Long before riding-horses, rifles, or bows & arrows appeared in North America, our forebears figured out how to use coyote costumes and carefully orchestrated movements to corral herds of bison from grazing pastures to steep cliffs.  Whipped into a panic stampede, some members of the herds were forced off steep cliffs, to fall to their deaths below. This yielded far more meat than any handaxe, no matter how light or how sharp.

Who knows how the first Buffalo Jump happened? Maybe one day, after thousands of years hunting bison, a few crazy hunters started wearing coyote masks? Maybe to startle their prey into an ambush consisting of a fellow hunter hidden on some perch. And then the lightbulb went off,

what if we drove them to the cliff?!

That’s pure speculation, by the way. But here’s what didn’t happen – a CTO co-founder didn’t say, “Okay guys, can we think outside the box here for a sec?”.

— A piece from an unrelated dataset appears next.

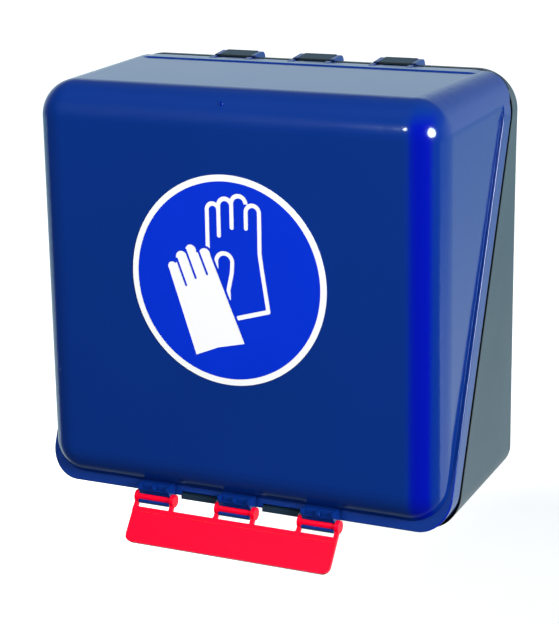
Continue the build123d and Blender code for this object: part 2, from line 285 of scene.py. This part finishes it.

People who ask for outside-the-box-thinking might mean well, but they’re not understanding how it works. They’re asking the wrong question. They’re over-relying on meeting-banter to ideate. They’re thinking too hard and now allowing space to not think.

By the way. they are often the same kinds of people who are bent on productivity. I know because I’ve been that person. The problem is that productivity stamps out the opportunity to (repeating myself for emphasis):

  1. Notice patterns others don’t
  2. Do or learn in many different ways, to notice patterns
  3. Do or learn the same way, obsessively, to notice patterns

And as we all love to blog about, productivity is not equal to effectiveness.

They want you to perfect the processes by which you make the axe, make more axes per hour, “innovate” better axe materials, and improve axe UX.

But no matter how many amazing axes you make, you’ll never drive a herd of 2,000-pound buffalo off a cliff and feed 100 family members for a year.